Everybody likes brownies right?
What if I told you that I have a recipe for delicious brownies and you don’t even have to feel guilty about indulging?
Actually you can give yourself a pat on the back for having this treat!
That’s because these Healthy Brownies have a hidden vegetable inside.
Yes it’s true.

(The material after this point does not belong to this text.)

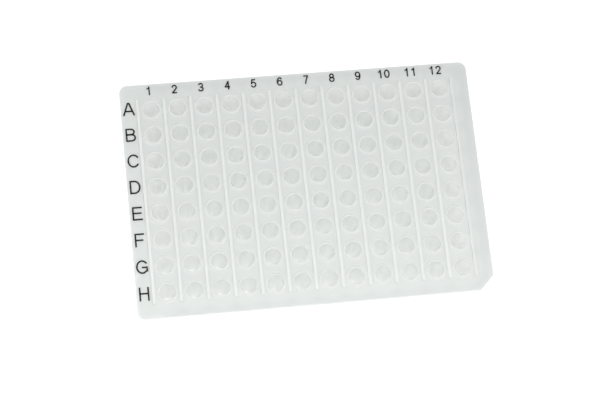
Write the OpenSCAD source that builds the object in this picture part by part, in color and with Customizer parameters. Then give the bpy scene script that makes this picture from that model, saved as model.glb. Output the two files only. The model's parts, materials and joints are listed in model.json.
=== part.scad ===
// Low-profile well plate without a skirt, moulded in one piece.
// A thin flat deck carries a grid of conical wells that hang below it.
// Each well ends in a raised rim, and low ribs divide the columns.
// The plate stands on its well tips, with Z = 0 at the tips, X along a row and +Y towards the first row.

/* [Deck] */
// Number of wells in a row, along X
columns = 12; // [2:1:12]
// Number of wells in a column, along Y
rows = 8; // [2:1:8]
// Distance between the centres of neighbouring wells
pitch = 9; // [8.6:0.1:12]
// From the centre of an outer column to the side edge
side_margin = 10.3; // [8:0.1:14]
// From the centre of the first row to the back edge
back_margin = 9; // [7:0.1:14]
// From the centre of the last row to the front edge
front_margin = 8.4; // [7:0.1:14]
// Thickness of the deck
deck_t = 1.2; // [0.8:0.1:2]
// Radius of the three round corners
corner_r = 2.7; // [1:0.1:5]
// Leg of the corner that is cut off, at the front right
corner_cut = 4.8; // [2:0.1:6]

/* [Wells] */
// Height from the tips to the tops of the rims
height = 15.5; // [14:0.1:21]
// Diameter of the mouth, where a cap seats
mouth_d = 5.44; // [5:0.02:5.8]
// How far down the mouth is straight
seat_depth = 2; // [2:0.1:2.8]
// Draft of the mouth's wall below that, in degrees
mouth_draft = 1; // [0.5:0.5:2]
// Depth at which the mouth ends and the cone starts
cone_depth = 4.4; // [3:0.1:6]
// Full angle of the cone
cone_angle = 17.5; // [10:0.5:18]
// Thickness of the wall along the cone
cone_wall = 0.35; // [0.35:0.05:0.5]
// Thickness of the wall round the mouth
mouth_wall = 0.48; // [0.4:0.01:0.6]
// Thickness of the floor in the tip
tip_floor = 0.3; // [0.2:0.05:0.3]
// Height of the rim above the deck
rim_h = 0.5; // [0.4:0.1:1]
// How much further out the rim reaches at its foot than at its crest
rim_flare = 0.3; // [0.1:0.05:0.5]
// Bevel along the inner edge of the rim
rim_bevel = 0.15; // [0.05:0.05:0.2]

/* [Ribs] */
// Width of a rib where it meets the deck
rib_w = 1.1; // [0.8:0.1:1.4]
// Height of a rib above the deck
rib_h = 0.4; // [0.2:0.1:0.6]
// Draft of the ribs' sides and ends, in degrees
rib_draft = 10; // [0:1:15]
// How far the ribs run past the centres of the first row, at the back
rib_back = 3.8; // [2:0.1:5]
// How far the ribs run past the centres of the last row, at the front
rib_front = 3.5; // [2:0.1:5]

/* [Hidden] */
$fn = 48;

// The plate's outline, with the origin midway between its edges
grid_w = (columns - 1) * pitch;
grid_d = (rows - 1) * pitch;
plate_w = grid_w + 2 * side_margin;
plate_d = grid_d + back_margin + front_margin;
first_x = -grid_w / 2;
first_y = plate_d / 2 - back_margin;
last_y = first_y - grid_d;
deck_top = height - rim_h;
deck_bottom = deck_top - deck_t;

// The feet of the rims and ribs sink this far into the deck
foot = deck_t / 4;

// The inside of a well: a mouth, a cone that starts at its throat, and a round tip tangent to the cone
half_angle = cone_angle / 2;
mouth_r = mouth_d / 2;
seat_end = height - seat_depth;
cone_top = height - cone_depth;
throat_r = mouth_r - (seat_end - cone_top) * tan(mouth_draft);
tip_r = (throat_r * cos(half_angle) - (cone_top - tip_floor) * sin(half_angle)) / (1 - sin(half_angle));
tip_z = tip_floor + tip_r;

// The outside of a well: parallel to the cone up to the thicker wall of the mouth, and flat under the tip
outer_tip_r = tip_r + cone_wall;
outer_r = mouth_r + mouth_wall;
rim_foot_r = outer_r + rim_flare;
outer_cone_top = cone_top + (outer_r - throat_r - cone_wall / cos(half_angle)) / tan(half_angle);
flat_angle = asin(tip_z / outer_tip_r);

// Straight steps in each kind of arc
corner_steps = 8;
tip_steps = 2;

// The hole in the deck ends inside the wall of the mouth
hole_r = mouth_r + mouth_wall / 2;

// Points along an arc round [x, z], from angle a to angle b
function arc(x, z, r, a, b, steps) =
    [for (i = [0:steps]) let (t = a + (b - a) * i / steps) [x + r * cos(t), z + r * sin(t)]];

module at_wells() {
    for (i = [0:columns - 1], j = [0:rows - 1])
        translate([first_x + i * pitch, first_y - j * pitch]) children();
}

// Three round corners, and the front right one cut off
module outline() {
    x = plate_w / 2;
    y = plate_d / 2;
    r = corner_r;
    polygon(concat(
        arc(x - r, y - r, r, 0, 90, corner_steps),
        arc(r - x, y - r, r, 90, 180, corner_steps),
        arc(r - x, r - y, r, 180, 270, corner_steps),
        [[x - corner_cut, -y], [x, corner_cut - y]]
    ));
}

module deck() {
    translate([0, 0, deck_bottom])
        linear_extrude(deck_t)
            difference() {
                outline();
                at_wells() circle(hole_r);
            }
}

// Half section of a well's wall, up the outside, over the rim and down the inside
module well_wall() {
    rotate_extrude()
        polygon(concat(
            [[0, 0]],
            arc(0, tip_z, outer_tip_r, -flat_angle, -half_angle, tip_steps),
            [
                [outer_r, outer_cone_top], [outer_r, deck_top - foot], [rim_foot_r, deck_top - foot],
                [rim_foot_r, deck_top], [outer_r, height], [mouth_r + rim_bevel, height],
                [mouth_r, height - rim_bevel], [mouth_r, seat_end], [throat_r, cone_top]
            ],
            arc(0, tip_z, tip_r, -half_angle, -90, tip_steps)
        ));
}

// Every rib at once: their sections drawn out along Y, and cut to length with drafted ends
module ribs() {
    lean = rib_h * tan(rib_draft);
    crest = rib_w / 2 - lean;
    back_end = first_y + rib_back;
    front_end = last_y - rib_front;
    translate([0, 0, deck_top])
        intersection() {
            rotate([90, 0, 0])
                linear_extrude(plate_d, center = true)
                    for (i = [0:columns])
                        translate([first_x + (i - 0.5) * pitch, 0])
                            polygon([
                                [-rib_w / 2, -foot], [rib_w / 2, -foot], [rib_w / 2, 0],
                                [crest, rib_h], [-crest, rib_h], [-rib_w / 2, 0]
                            ]);
            rotate([90, 0, 90])
                linear_extrude(plate_w, center = true)
                    polygon([
                        [front_end, -foot], [back_end, -foot], [back_end, 0],
                        [back_end - lean, rib_h], [front_end + lean, rib_h], [front_end, 0]
                    ]);
        }
}

module plate() {
    color("#e4e9e6") {
        deck();
        at_wells() well_wall();
        ribs();
    }
}

plate();
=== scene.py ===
"""Looks for the well plate: its plastic, its row letters and column numbers, floor, light and camera."""

import json
import math

import bmesh
import bpy
from mathutils import Matrix, Vector


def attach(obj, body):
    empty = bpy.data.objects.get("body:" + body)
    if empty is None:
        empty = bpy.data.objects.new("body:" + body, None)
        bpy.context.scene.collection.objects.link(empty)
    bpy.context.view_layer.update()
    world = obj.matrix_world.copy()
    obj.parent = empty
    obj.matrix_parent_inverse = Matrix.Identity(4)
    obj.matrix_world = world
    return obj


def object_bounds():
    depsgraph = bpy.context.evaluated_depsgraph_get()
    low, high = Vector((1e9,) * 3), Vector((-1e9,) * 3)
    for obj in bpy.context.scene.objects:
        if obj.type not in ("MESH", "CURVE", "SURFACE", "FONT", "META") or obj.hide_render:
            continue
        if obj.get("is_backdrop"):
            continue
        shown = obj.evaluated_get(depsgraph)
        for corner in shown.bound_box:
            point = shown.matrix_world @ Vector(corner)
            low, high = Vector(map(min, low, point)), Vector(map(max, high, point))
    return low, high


MM = 0.001
PITCH = 9 * MM
ROWS = "ABCDEFGH"
COLUMNS = 12

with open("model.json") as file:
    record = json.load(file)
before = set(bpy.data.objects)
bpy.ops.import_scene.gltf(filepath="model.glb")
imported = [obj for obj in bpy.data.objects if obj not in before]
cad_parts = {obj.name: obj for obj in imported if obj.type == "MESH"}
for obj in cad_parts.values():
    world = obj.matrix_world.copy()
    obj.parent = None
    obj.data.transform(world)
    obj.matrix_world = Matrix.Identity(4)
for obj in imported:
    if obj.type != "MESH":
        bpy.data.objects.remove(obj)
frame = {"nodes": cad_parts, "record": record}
cad_low, cad_high = (Vector(corner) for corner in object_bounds())
mount = {m["name"]: m for m in frame["record"]["mounts"]}
first_well = Vector(mount["well_a1"]["pos_m"])
mouth_r = mount["well_a1"]["dims"]["r_mm"] * MM
# The rim's wall at its foot, and its height above the deck
rim_wall = 0.78 * MM
rim_h = 0.5 * MM
rim_foot_r = mouth_r + rim_wall
deck_top = cad_high.z - rim_h


# ---------------------------------------------------------------- materials

def linear(hex_colour):
    """An sRGB hex colour as linear RGBA."""
    parts = [int(hex_colour[i:i + 2], 16) / 255 for i in (1, 3, 5)]
    return [c / 12.92 if c <= 0.04045 else ((c + 0.055) / 1.055) ** 2.4 for c in parts] + [1.0]


def add(tree, kind, inputs=None, **settings):
    """Add a node, set its attributes, and fill its inputs with values or with other nodes' sockets."""
    node = tree.nodes.new(kind)
    for name, value in settings.items():
        setattr(node, name, value)
    for name, value in (inputs or {}).items():
        if isinstance(value, bpy.types.NodeSocket):
            tree.links.new(value, node.inputs[name])
        else:
            node.inputs[name].default_value = value
    return node


def new_material(name):
    """A material with an empty node tree and its output node."""
    material = bpy.data.materials.new(name)
    material.use_nodes = True
    material.node_tree.nodes.clear()
    return material, material.node_tree, material.node_tree.nodes.new("ShaderNodeOutputMaterial")


def from_well_axis(tree, place):
    """How far each point is, seen from above, from the axis of the nearest well."""
    half_cell = Vector((PITCH / 2, PITCH / 2, 0))
    corner = Vector((first_well.x, first_well.y, 0)) - half_cell
    last_row = (0, -(len(ROWS) - 1) * PITCH, 0)
    last_column = ((COLUMNS - 1) * PITCH, 0, 0)
    point = add(tree, "ShaderNodeVectorMath", {0: place, 1: (1, 1, 0)}, operation="MULTIPLY").outputs[0]
    point = add(tree, "ShaderNodeVectorMath", {0: point, 1: corner}, operation="SUBTRACT").outputs[0]
    cell = add(tree, "ShaderNodeVectorMath", {0: point, 1: (PITCH, PITCH, 0)}, operation="SNAP").outputs[0]
    cell = add(tree, "ShaderNodeVectorMath", {0: cell, 1: last_row}, operation="MAXIMUM").outputs[0]
    cell = add(tree, "ShaderNodeVectorMath", {0: cell, 1: last_column}, operation="MINIMUM").outputs[0]
    axis = add(tree, "ShaderNodeVectorMath", {0: cell, 1: half_cell}, operation="ADD").outputs[0]
    return add(tree, "ShaderNodeVectorMath", {0: point, 1: axis}, operation="DISTANCE").outputs["Value"]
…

This recipe calls for spinach…and I promise you won’t taste it at all.
In addition to the Vitamin A and iron from the spinach, these Healthy Brownies have antioxidant-rich blueberries and a nice serving of fiber from whole- wheat flour.

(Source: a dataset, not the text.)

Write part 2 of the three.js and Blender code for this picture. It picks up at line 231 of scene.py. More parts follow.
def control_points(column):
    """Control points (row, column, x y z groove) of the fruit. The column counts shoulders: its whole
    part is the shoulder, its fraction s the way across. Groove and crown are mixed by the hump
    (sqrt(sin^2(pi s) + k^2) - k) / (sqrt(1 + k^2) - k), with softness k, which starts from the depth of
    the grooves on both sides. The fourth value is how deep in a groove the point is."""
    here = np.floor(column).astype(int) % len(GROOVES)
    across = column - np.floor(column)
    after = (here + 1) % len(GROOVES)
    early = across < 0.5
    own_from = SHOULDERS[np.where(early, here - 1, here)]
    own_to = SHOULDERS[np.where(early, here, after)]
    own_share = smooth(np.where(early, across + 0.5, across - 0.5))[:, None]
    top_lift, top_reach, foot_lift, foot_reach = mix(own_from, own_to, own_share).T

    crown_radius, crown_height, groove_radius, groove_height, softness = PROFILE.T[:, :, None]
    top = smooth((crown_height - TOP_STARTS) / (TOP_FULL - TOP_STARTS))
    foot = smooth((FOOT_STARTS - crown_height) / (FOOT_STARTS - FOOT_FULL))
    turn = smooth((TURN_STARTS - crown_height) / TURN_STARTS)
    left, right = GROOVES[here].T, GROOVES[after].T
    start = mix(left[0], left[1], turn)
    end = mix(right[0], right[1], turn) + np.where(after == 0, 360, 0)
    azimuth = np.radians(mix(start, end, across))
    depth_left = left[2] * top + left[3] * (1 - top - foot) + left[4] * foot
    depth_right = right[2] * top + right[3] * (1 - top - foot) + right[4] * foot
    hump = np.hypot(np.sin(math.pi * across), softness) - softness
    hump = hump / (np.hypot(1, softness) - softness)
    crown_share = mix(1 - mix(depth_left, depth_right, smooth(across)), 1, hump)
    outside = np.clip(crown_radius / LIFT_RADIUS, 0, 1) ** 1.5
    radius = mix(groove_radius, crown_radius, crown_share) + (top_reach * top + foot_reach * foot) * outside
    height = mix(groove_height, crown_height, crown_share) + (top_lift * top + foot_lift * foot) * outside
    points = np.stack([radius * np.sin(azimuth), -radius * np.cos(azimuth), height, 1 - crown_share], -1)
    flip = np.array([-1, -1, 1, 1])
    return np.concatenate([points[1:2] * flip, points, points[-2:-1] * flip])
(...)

- 1/2 cup vegetable oil (I use “Earth Balance” vegan spread)
- 1/2 cup agave nectar or brown sugar
- 2 eggs (for vegan version substitute 1/2 mashed banana per 1egg)

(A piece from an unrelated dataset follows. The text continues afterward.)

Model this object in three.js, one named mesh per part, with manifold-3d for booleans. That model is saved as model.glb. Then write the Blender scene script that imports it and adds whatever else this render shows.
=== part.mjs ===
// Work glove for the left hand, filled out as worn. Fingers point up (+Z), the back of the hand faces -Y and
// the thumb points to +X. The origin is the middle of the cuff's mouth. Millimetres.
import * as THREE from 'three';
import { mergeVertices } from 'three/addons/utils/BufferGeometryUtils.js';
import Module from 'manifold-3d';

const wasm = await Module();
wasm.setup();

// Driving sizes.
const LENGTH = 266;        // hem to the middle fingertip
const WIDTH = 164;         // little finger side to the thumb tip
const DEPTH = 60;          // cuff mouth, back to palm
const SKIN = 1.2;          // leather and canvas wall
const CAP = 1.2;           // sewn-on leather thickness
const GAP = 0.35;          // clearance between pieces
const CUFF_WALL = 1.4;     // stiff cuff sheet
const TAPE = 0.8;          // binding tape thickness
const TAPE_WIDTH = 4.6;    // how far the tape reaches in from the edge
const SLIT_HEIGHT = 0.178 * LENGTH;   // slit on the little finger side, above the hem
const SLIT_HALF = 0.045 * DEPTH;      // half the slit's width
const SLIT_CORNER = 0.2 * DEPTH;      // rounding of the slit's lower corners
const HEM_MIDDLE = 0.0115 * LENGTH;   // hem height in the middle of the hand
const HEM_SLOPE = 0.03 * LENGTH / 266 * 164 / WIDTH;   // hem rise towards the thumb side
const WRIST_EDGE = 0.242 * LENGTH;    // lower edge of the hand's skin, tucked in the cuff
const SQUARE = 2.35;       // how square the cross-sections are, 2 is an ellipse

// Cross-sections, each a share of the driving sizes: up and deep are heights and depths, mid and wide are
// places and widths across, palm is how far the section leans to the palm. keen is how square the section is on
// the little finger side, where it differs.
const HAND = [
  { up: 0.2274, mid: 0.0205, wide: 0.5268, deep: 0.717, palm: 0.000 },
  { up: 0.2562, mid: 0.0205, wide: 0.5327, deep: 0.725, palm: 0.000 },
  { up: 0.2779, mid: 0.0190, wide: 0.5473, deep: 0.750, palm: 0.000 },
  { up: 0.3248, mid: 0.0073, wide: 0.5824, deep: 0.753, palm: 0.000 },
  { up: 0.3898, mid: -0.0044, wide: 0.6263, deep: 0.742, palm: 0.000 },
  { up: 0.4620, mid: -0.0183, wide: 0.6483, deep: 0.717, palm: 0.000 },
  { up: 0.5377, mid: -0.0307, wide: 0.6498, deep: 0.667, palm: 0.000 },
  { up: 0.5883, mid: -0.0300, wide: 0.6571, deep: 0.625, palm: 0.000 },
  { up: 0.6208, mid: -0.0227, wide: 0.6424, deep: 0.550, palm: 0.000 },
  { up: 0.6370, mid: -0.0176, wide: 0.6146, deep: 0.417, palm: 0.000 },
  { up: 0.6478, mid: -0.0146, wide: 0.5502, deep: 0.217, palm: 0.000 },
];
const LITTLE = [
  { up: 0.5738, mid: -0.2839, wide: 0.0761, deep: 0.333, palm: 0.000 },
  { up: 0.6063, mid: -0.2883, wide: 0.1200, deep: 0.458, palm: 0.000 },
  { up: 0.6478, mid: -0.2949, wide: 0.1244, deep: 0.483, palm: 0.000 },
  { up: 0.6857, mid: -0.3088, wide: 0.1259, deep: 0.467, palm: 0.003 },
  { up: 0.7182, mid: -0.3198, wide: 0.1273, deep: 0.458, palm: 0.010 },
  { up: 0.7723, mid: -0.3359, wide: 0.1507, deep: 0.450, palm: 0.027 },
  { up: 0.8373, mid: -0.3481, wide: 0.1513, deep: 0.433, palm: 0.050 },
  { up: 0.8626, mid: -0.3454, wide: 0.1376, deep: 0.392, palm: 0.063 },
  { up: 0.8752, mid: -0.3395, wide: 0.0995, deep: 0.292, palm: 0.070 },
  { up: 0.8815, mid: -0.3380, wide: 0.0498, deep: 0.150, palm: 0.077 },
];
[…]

- 1 teaspoon vanilla extract
- 1/3 cup unsweetened cocoa powder
- 1/2 cup purple pure (recipe below)
- 1/2 cup whole wheat flour
- 1/4 teaspoon salt
- 1/4 teaspoon baking powder
- 1/2 chopped pecans (optional)
- 3 cups raw baby spinach or 2 cups frozen chopped spinach or frozen chopped collard greens
- 1-1/2 cups fresh or frozen unsweetened blueberries
- 1 tsp. lemon juice
- 3-4 Tbsp. water
If using raw spinach, wash and dry it thoroughly (even if it’s triple-washed, bagged spinach). Bring the spinach and water to a boil in a medium saucepan. Turn the heat down to low and allow to simmer, 10 minutes.
Rinse and drain blueberries. Place blueberries, cooked spinach, lemon juice and 2 Tbsp. of water in blender. Blend on high until smooth. Makes one cup. (you can freeze it for next time)
- Preheat oven to 350 degrees F (175 degrees C). Grease and flour an 8 inch square pan.
- In a large bowl stir oil, add sugar, eggs or massed banana, and 1 teaspoon vanilla. Beat in 1/3 cup cocoa, 1cup purple pure, 1/2 cup flour, salt, baking powder and pecans. Spread batter into prepared pan.
- Bake in preheated oven for 25 to 30 minutes. Do not overcook.